我有一个Python进程,可以对数百万条记录进行数据处理。目前,我计划在Flex环境中运行它。
代码如下:
from datetime import datetime, timedelta
import logging
from flask import Flask, request
import google.cloud.logging
import pandas as pd
import numpy as np
from pandas.io import gbq
from google.cloud import bigquery
from google.cloud.bigquery import schema
from google.api_core import page_iterator
#import google.cloud.bigquery.table
logging.basicConfig(level=logging.DEBUG)
app = Flask(__name__)
from mbarticle import *
@app.route('/pythonappmba')
def hello():
#Calling mb_cal() to calculate Table massaging
logging.debug('Program Started...Calling mb_cal() to basket details')
status = mb_cal()
logging.debug('Program Ended...')
logging.debug(status)
"""Return a friendly HTTP greeting."""
return status
@app.errorhandler(500)
def server_error(e):
logging.exception('An error occurred during a request.')
return """
An internal error occurred: <pre>{}</pre>
See logs for full stacktrace.
""".format(e), 500
if __name__ == '__main__':
# This is used when running locally.
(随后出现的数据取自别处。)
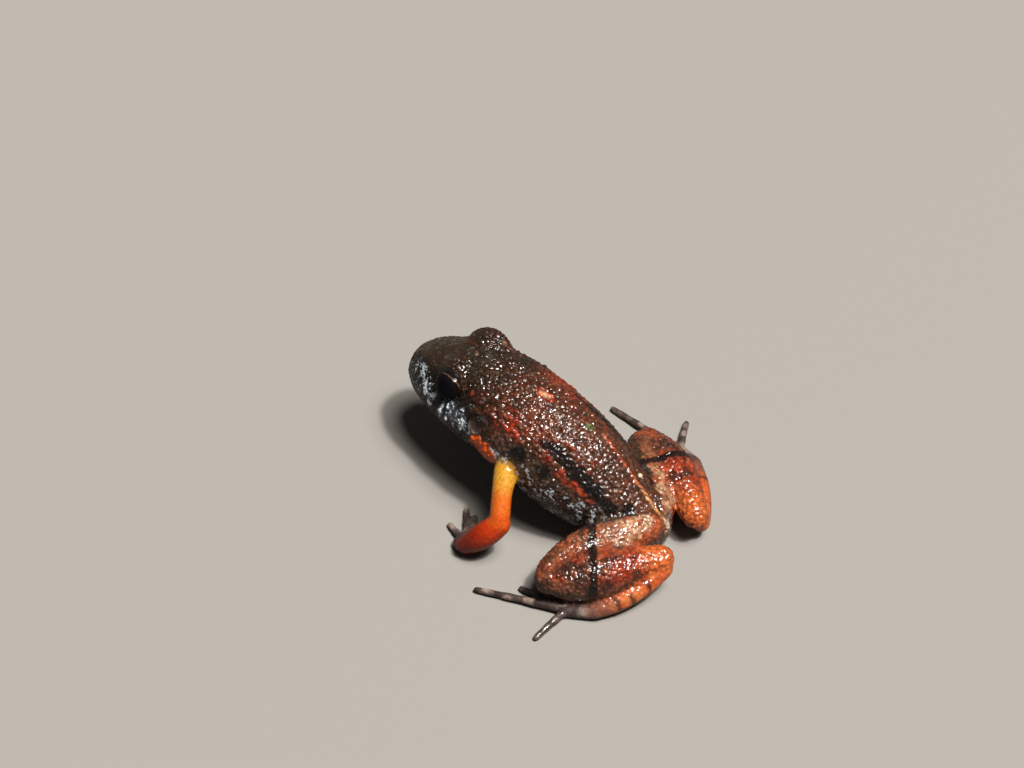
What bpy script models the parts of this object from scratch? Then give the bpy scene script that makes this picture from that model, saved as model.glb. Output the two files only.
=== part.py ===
# A small tropical bullfrog, alert and sitting, life size.
# It sits with its front raised and its back humped, its arms bent, and its long hind legs
# folded at its sides. Its head turns a little to its own right.
#
# Shapes are worked out in millimetres in the frog's own frame, (forward, left, up), with the
# floor at up = 0. They are then turned so that the frog looks along -Y, and scaled to metres.

import math

import bmesh
import bpy
import numpy as np
from mathutils import Matrix, Vector

MM = 0.001

# Clearance kept between parts that touch
GAP = 0.3

# Length from snout tip to vent, and the places along the spine that other sizes refer to
SNOUT = 13.0
NECK = 2.4
VENT = -11.3

# Sideways course of the spine: place along the body, and its offset to the left
SPINE = [
    (-12.0, -0.25),
    (-5.0, -0.20),
    (0.0, -0.40),
    (4.0, -1.05),
    (7.5, -1.75),
    (13.5, -2.75),
]

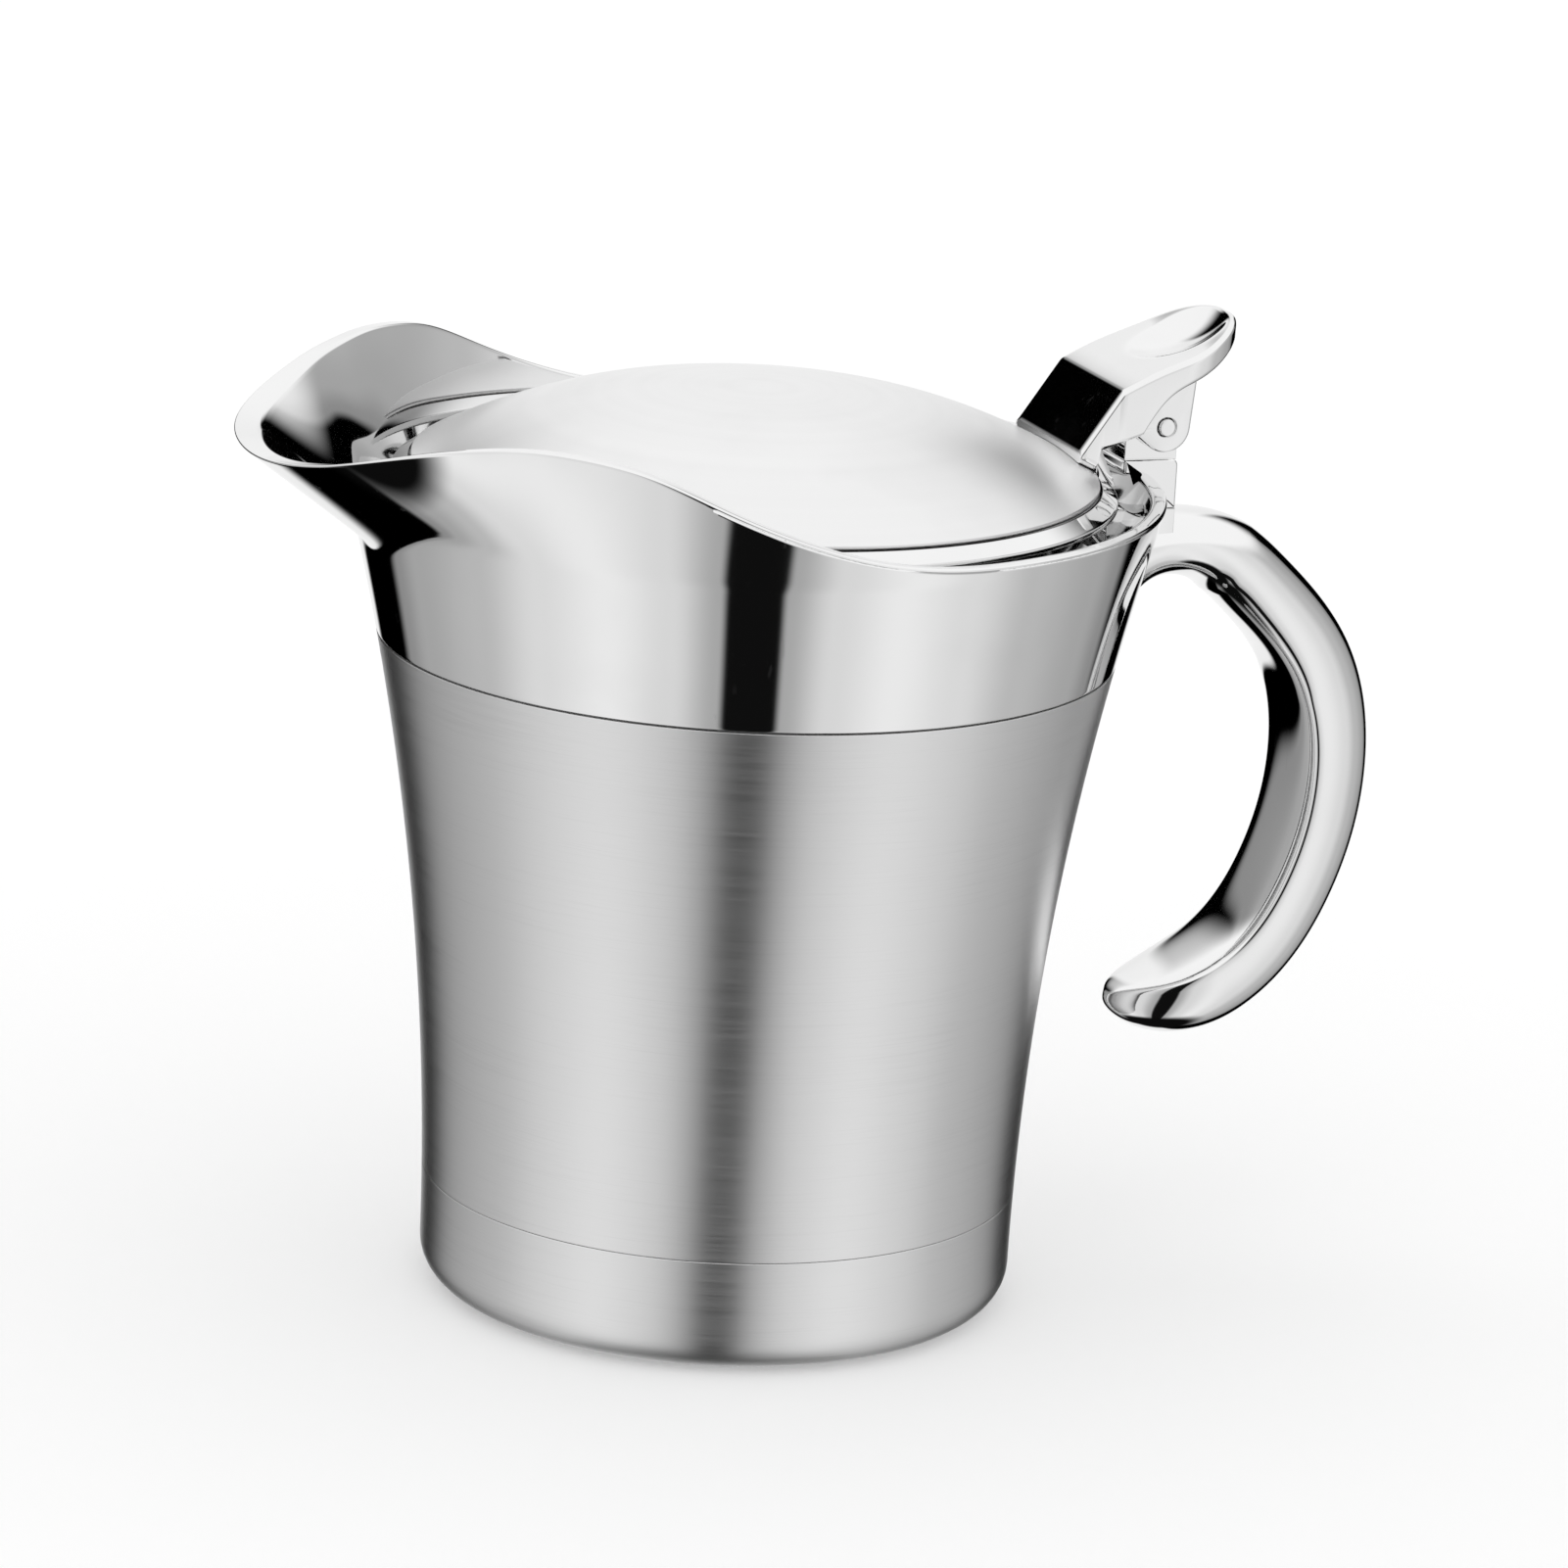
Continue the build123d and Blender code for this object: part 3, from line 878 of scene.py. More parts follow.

Gunicorn is used to run the
# application on Google App Engine. See entrypoint in app.yaml.
app.run(host='127.0.0.1', port=8080, debug=True)
# [END gae_flex_quickstart]
mb_cal()是可运行1000万条记录的函数,该过程至少需要15分钟来进行数据按摩,并使用以下函数将数据加载回Bigquery :( df是最终数据帧)
df.to_gbq('Dataset.Tablename',
'Project',
chunksize=1000000,
if_exists='replace'
)
运行完整记录时,出现以下错误:
[error] 38#38: *38669 upstream prematurely closed connection while reading response header from upstream
但是,当我将记录限制为某些条件(在不到1分钟的时间内完成)时,代码就会起作用。但是我需要处理至少15分钟的完整数据。 App Engine Flex中的python是否有超时限制?